Footnote example: Ulrich, Ebner-Priemer, and Timothy Trull, “Ecological momentary assessment of mood disorders and mood dysregulation,” Psychological Assessment, 21, 463-475.
Bibliography format: Last Name, First Name. “Title of Article.” Title of Journal Volume # (Publication Year): Page Number.
Bibliography example: Ebner-Priemer, Ulrich, and Trull Timothy. “Ecological momentary assessment of mood disorders and mood dysregulation.” Psychological Assessment, 21, 463-475.
In-text citation format: (Last Name Year of Publication)
In-text citation example: (Ebner-Priemer 2009)

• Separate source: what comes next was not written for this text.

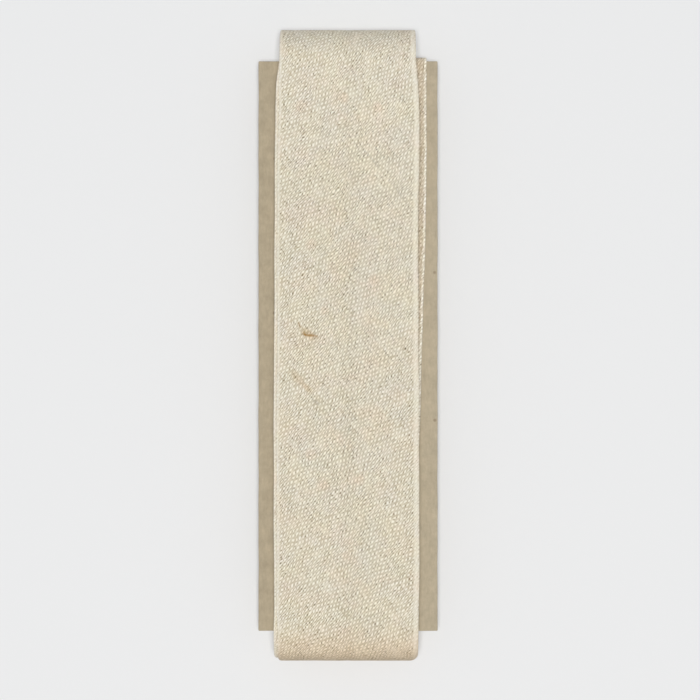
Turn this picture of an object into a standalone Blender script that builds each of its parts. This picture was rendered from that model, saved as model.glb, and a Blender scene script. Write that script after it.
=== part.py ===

Citing specific part of the text, especially while quoting or paraphrasing
Format: (Last Name Year of Publication, Page Range)
Example: (Ebner-Priemer 2009, 21-22)
Reference citation format: Last Name, First Name. Year of Publication. “Article Title.” Journal Name, Volume # (Publication date): Page Range. DOI or URL.
Reference citation example: Ebner-Priemer, Ulrich, and Trull Timothy. 2009. “Ecological momentary assessment of mood disorders and mood dysregulation.” Psychological Assessment, 21 (12/01): 463-475. doi:10.1037/a0017075.
Author, A. A., Author, B. B., & Author, C. C. (Year). Title of article. Title of Periodical, volume number(issue number), pages. https://doi.org/xx.xxx/yyyy
Author(s). "Title of Article." Title of Journal, Volume, Issue, Year, pages.